I'm developing a REST api with Django and REST-framework. I have endpoint which takes a POST request with this kind of json:
{
"pipeline": ["Bayes"],
"material": [
"Rakastan iloisuutta!",
"Autojen kanssa pitää olla varovainen.",
"Paska kesä taas. Kylmää ja sataa"
]
}
It is a machine-learning analysis api and the json tells to use Bayes classifier to provided strings and return results. This works fine when I test it manually by doing the post requests. However, it breaks down when I try to write an unit test.
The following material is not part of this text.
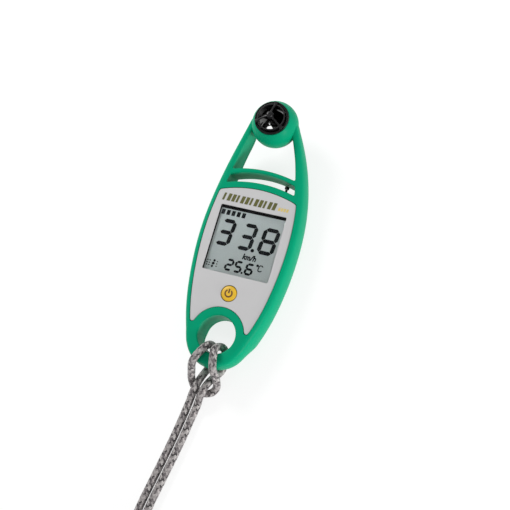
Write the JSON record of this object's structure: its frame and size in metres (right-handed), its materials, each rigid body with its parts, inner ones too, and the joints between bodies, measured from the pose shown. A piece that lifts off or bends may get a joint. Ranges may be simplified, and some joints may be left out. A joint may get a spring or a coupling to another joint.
{
  "type": "vane anemometer",
  "caption": "Pocket vane anemometer: a slim casing with a display, a power button, a finger hole with a hitched cord, and a ball-shaped head that carries a small impeller in a tube.",
  "frame": {"origin": "under the middle of the casing's length and width, on the plane that the casing's flat back rests on", "axes": "+Z out of the display face, +Y towards the rotor head, +X to the right when the display is read"},
  "size_m": [0.0536, 0.3005, 0.035],
  "materials": {
    "green_plastic": "satin moulded plastic",
    "grey_plastic": "fine-grained printed overlay",
    "clear_plastic": "clear, glossy",
    "display_glass": "liquid-crystal glass cell",
    "yellow_plastic": "satin",
    "black_plastic": "glossy",
    "dark_plastic": "satin",
    "white_plastic": "satin",
    "rubber": "matte",
    "silicone": "matte",
    "circuit_board": "solder-masked laminate",
    "steel": "bright",
    "brass": "bright",
    "jewel": "polished synthetic ruby",
    "magnet": "sintered",
    "cord": "braided, flecked grey",
    "tie": "woven hook-and-loop strap"
  },
  "bodies": {
    "casing": {"front_housing": "green_plastic", "rear_housing": "green_plastic", "faceplate": "grey_plastic", "display_window": "clear_plastic", "lcd_panel": "display_glass", "lcd_frame": "white_plastic", "lcd_connector_top": "silicone", "lcd_connector_bottom": "silicone", "circuit_board": "circuit_board", "microcontroller": "dark_plastic", "sensor_amplifier": "dark_plastic", "clock_crystal": "steel", "buzzer_disc": "brass", "switch_body": "steel", "coin_cell": "steel", "contact_minus": "brass", "contact_plus": "brass", "housing_screw_1": "steel", "housing_screw_2": "steel", "housing_screw_3": "steel", "rotor_cartridge": "black_plastic", "front_spider": "dark_plastic", "rear_spider": "dark_plastic", "front_bearing": "jewel", "rear_bearing": "jewel", "speed_sensor": "dark_plastic", "sensor_lead": "dark_plastic", "temperature_probe": "black_plastic", "probe_tip": "black_plastic", "lanyard_cord": "cord", "lanyard_hank": "cord", "lanyard_knot": "cord", "hank_tie": "tie"},
    "rotor": {"impeller": "black_plastic", "axle": "steel", "rotor_magnet": "magnet"},
    "button": {"power_button": "yellow_plastic", "switch_plunger": "dark_plastic"},
    "cap": {"battery_cap": "green_plastic", "battery_seal": "rubber"}
  },
  "joints": [
    {"name": "impeller_spin", "type": "hinge", "parent": "casing", "child": "rotor", "pos_m": [0, 0.0573, 0.021], "axis": [0, 0, 1], "continuous": true},
    {"name": "power_button_press", "type": "slide", "parent": "casing", "child": "button", "axis": [0, 0, -1], "range_m": [0, 0.0005], "stiffness_N_per_m": 1500},
    {"name": "battery_cap_turn", "type": "hinge", "parent": "casing", "child": "cap", "pos_m": [0, -0.008, 0], "axis": [0, 0, 1], "range_deg": [0, 60]}
  ]
}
I have the following test:
class ClassifyTextAPITests(APITestCase):
fixtures = ['fixtures/analyzerfixtures.json'] #suboptimal fixture since requires bayes.pkl in /assets/classifiers folder
def test_classification(self):
""" Make sure that the API will respond correctly when required url params are supplied.
"""
response = self.client.post(reverse('analyzer_api:classifytext'), {
"pipeline": ["Bayes"],
"material": [
"Rakastan iloisuutta!",
"Autojen kanssa pitää olla varovainen.",
"Paska kesä taas. Kylmää ja sataa",
]
})
self.assertTrue(status.is_success(response.status_code))
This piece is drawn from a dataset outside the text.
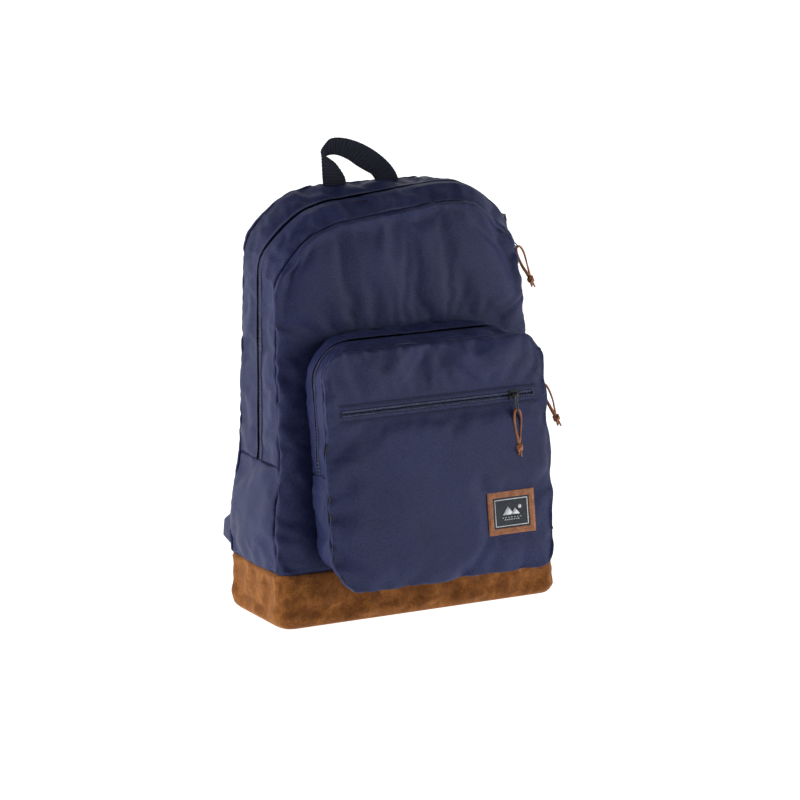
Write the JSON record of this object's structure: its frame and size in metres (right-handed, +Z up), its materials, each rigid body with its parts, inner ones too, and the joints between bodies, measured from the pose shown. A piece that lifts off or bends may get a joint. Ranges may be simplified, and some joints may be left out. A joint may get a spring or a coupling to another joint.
{
  "type": "school backpack",
  "caption": "Upright school backpack with an arched two-way zip, a zipped front pocket, a suede base, a webbing grab handle and padded shoulder straps.",
  "frame": {"origin": "on the floor under the base's underside, midway between its sides and midway between the back panel's face and the front panel's foot", "axes": "+Z up, the front faces -Y and the straps are towards +Y, +X is the wearer's right hand"},
  "size_m": [0.3357, 0.2153, 0.486],
  "materials": {
    "navy_cloth": "plain-weave polyester with a light sheen",
    "lining_cloth": "thin plain-weave polyester",
    "webbing": "ribbed woven webbing",
    "suede": "brushed nap suede",
    "veg_leather": "smooth vegetable-tanned leather",
    "zip_tape": "woven zip tape",
    "zip_coil": "nylon coil",
    "slider_enamel": "black enamelled zinc casting",
    "foam": "closed-cell foam sheet",
    "board": "polypropylene sheet",
    "acetal": "moulded acetal",
    "woven_label": "damask-woven label"
  },
  "bodies": {
    "bag": {"back_panel": "navy_cloth", "rear_gusset": "navy_cloth", "front_gusset_lower": "navy_cloth", "front_panel_lower": "navy_cloth", "side_panels": "navy_cloth", "suede_boot": "suede", "suede_bottom": "suede", "main_zip_tape": "zip_tape", "main_zip_coil": "zip_coil", "back_foam": "foam", "back_lining": "lining_cloth", "base_board": "board", "inner_sleeve": "lining_cloth", "sleeve_binding": "webbing", "pocket_gusset_rear": "navy_cloth", "pocket_gusset_lower": "navy_cloth", "pocket_face_lower": "navy_cloth", "pocket_zip_tape": "zip_tape", "pocket_zip_coil": "zip_coil", "leather_patch": "veg_leather", "woven_label": "woven_label", "strap_yoke": "navy_cloth", "anchor_tabs": "navy_cloth", "adjusting_webbing_left": "webbing", "adjusting_webbing_right": "webbing"},
    "mouth_flap": {"front_panel_upper": "navy_cloth", "front_gusset_upper": "navy_cloth", "main_zip_tape_flap": "zip_tape", "main_zip_coil_flap": "zip_coil"},
    "pocket_flap": {"pocket_face_upper": "navy_cloth", "pocket_face_middle": "navy_cloth", "pocket_gusset_front": "navy_cloth", "pocket_zip_tape_flap": "zip_tape", "pocket_zip_coil_flap": "zip_coil", "small_zip_tape": "zip_tape", "small_zip_coil": "zip_coil", "small_pocket_bag": "lining_cloth"},
    "handle": {"grab_handle": "webbing"},
    "strap_left": {"shoulder_strap_left": "navy_cloth", "buckle_loop_left": "webbing"},
    "buckle_left": {"ladder_buckle_left": "acetal"},
    "strap_right": {"shoulder_strap_right": "navy_cloth", "buckle_loop_right": "webbing"},
    "buckle_right": {"ladder_buckle_right": "acetal"},
    "main_slider_upper": {"main_slider_upper": "slider_enamel"},
    "main_pull_upper": {"main_puller_upper": "slider_enamel", "main_lace_upper": "veg_leather"},
    "main_slider_lower": {"main_slider_lower": "slider_enamel"},
    "main_pull_lower": {"main_puller_lower": "slider_enamel", "main_lace_lower": "veg_leather"},
    "pocket_slider_upper": {"pocket_slider_upper": "slider_enamel"},
    "pocket_pull_upper": {"pocket_puller_upper": "slider_enamel", "pocket_lace_upper": "veg_leather"},
    "pocket_slider_lower": {"pocket_slider_lower": "slider_enamel"},
    "pocket_pull_lower": {"pocket_puller_lower": "slider_enamel", "pocket_lace_lower": "veg_leather"},
    "small_slider": {"small_zip_slider": "slider_enamel"},
    "small_pull": {"small_zip_puller": "slider_enamel", "small_zip_lace": "veg_leather"}
  },
  "joints": [
    {"name": "main_mouth", "type": "hinge", "parent": "bag", "child": "mouth_flap", "pos_m": [0, -0.01949, 0.302], "axis": [1, 0, 0], "range_deg": [0, 40]},
    {"name": "pocket_mouth", "type": "hinge", "parent": "bag", "child": "pocket_flap", "pos_m": [0, -0.10596, 0.16791], "axis": [1, 0, 0], "range_deg": [0, 28]},
    {"name": "main_slide_upper", "type": "hinge", "parent": "bag", "child": "main_slider_upper", "pos_m": [0.08484, 0.02532, 0.38113], "axis": [0, -0.9978, 0.0663], "range_deg": [0, 74]},
    {"name": "main_slide_lower", "type": "slide", "parent": "bag", "child": "main_slider_lower", "axis": [0.0317, -0.0663, -0.9973], "range_m": [0, 0.201]},
    {"name": "pocket_slide_upper", "type": "hinge", "parent": "bag", "child": "pocket_slider_upper", "pos_m": [0.076, -0.05738, 0.25067], "axis": [0, -0.9893, 0.1458], "range_deg": [0, 28]},
    {"name": "pocket_slide_lower", "type": "slide", "parent": "bag", "child": "pocket_slider_lower", "axis": [0, -0.1458, -0.9893], "range_m": [0, 0.062]},
    {"name": "small_slide", "type": "slide", "parent": "pocket_flap", "child": "small_slider", "axis": [-1, 0, 0], "range_m": [0, 0.174]},
    {"name": "small_pull_swing", "type": "hinge", "parent": "small_slider", "child": "small_pull", "pos_m": [0.089, -0.10237, 0.23208], "axis": [-1, 0, 0], "range_deg": [0, 90]},
    {"name": "handle_fold", "type": "hinge", "parent": "bag", "child": "handle", "pos_m": [0, 0.057, 0.4436], "axis": [1, 0, 0], "range_deg": [-80, 80], "stiffness_Nm_per_rad": 0.05},
    {"name": "main_pull_upper_swing", "type": "hinge", "parent": "main_slider_upper", "child": "main_pull_upper", "pos_m": [0.14719, 0.02619, 0.39415], "axis": [0, -0.9978, 0.0663], "range_deg": [0, 120]},
    {"name": "main_pull_lower_swing", "type": "hinge", "parent": "main_slider_lower", "child": "main_pull_lower", "pos_m": [0.14875, 0.02496, 0.37564], "axis": [0, -0.9978, 0.0663], "range_deg": [-18, 70]},
    {"name": "pocket_pull_upper_swing", "type": "hinge", "parent": "pocket_slider_upper", "child": "pocket_pull_upper", "pos_m": [0.1257, -0.05738, 0.25067], "axis": [0, -0.9893, 0.1458], "range_deg": [0, 75]},
    {"name": "pocket_pull_lower_swing", "type": "hinge", "parent": "pocket_slider_lower", "child": "pocket_pull_lower", "pos_m": [0.1257, -0.06, 0.23287], "axis": [0, -0.9893, 0.1458], "range_deg": [-20, 20]},
    {"name": "strap_swing_left", "type": "hinge", "parent": "bag", "child": "strap_left", "pos_m": [0, 0.0664, 0.404], "axis": [1, 0, 0], "range_deg": [0, 35], "deforming": ["adjusting_webbing_left"]},
    {"name": "buckle_tilt_left", "type": "hinge", "parent": "strap_left", "child": "buckle_left", "pos_m": [-0.097, 0.08763, 0.1649], "axis": [1, 0, 0], "range_deg": [-20, 45]},
    {"name": "strap_swing_right", "type": "hinge", "parent": "bag", "child": "strap_right", "pos_m": [0, 0.0664, 0.404], "axis": [1, 0, 0], "range_deg": [0, 35], "deforming": ["adjusting_webbing_right"]},
    {"name": "buckle_tilt_right", "type": "hinge", "parent": "strap_right", "child": "buckle_right", "pos_m": [0.097, 0.08763, 0.1649], "axis": [1, 0, 0], "range_deg": [-20, 45]}
  ]
}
self.assertEqual(response.data[0], 1)
test fails everytime because of the latter assert gives "AssertionError: 'P' != 1"
Here is my view code:
class ClassifyText(APIView):
"""
Takes text snippet as a parameter and returns analyzed result.
"""
authentication_classes = (authentication.TokenAuthentication,)
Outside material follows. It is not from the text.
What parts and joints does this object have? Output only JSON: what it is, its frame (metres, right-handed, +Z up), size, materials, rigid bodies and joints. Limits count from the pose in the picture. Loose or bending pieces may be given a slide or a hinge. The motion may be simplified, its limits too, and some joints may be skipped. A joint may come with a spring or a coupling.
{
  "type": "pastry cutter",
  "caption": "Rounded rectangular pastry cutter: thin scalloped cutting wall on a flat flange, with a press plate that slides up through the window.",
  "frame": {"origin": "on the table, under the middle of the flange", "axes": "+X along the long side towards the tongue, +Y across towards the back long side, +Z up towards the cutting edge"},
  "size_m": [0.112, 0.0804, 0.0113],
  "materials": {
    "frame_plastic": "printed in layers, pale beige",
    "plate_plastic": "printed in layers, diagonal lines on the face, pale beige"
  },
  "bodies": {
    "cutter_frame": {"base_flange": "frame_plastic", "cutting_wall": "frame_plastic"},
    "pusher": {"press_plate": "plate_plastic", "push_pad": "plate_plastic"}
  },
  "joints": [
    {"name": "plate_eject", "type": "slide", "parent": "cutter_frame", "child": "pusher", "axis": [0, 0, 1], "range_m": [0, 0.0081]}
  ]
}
permission_classes = (permissions.AllowAny,)
parser_classes = (JSONParser,)
def post(self, request, format=None):
try:
self._validate_post_data(request.data)
print("juttu", request.data["material"])
#create pipeline from request
pipeline = Pipeline()
for component_name in request.data["pipeline"]:
pipeline.add_component(component_name)
response = pipeline.execute_pipeline(request.data['material'])
status_code = status.HTTP_200_OK
except Exception as e:
response = {"message": "Please provide a proper data.",
"error": str(e) }
status_code = status.HTTP_400_BAD_REQUEST
return Response(response, status=status_code)
def _validate_post_data(self, data):
if "pipeline" not in data:
raise InvalidRequest("Pipeline field is missing. Should be array of components used in analysis. Available components at /api/classifiers")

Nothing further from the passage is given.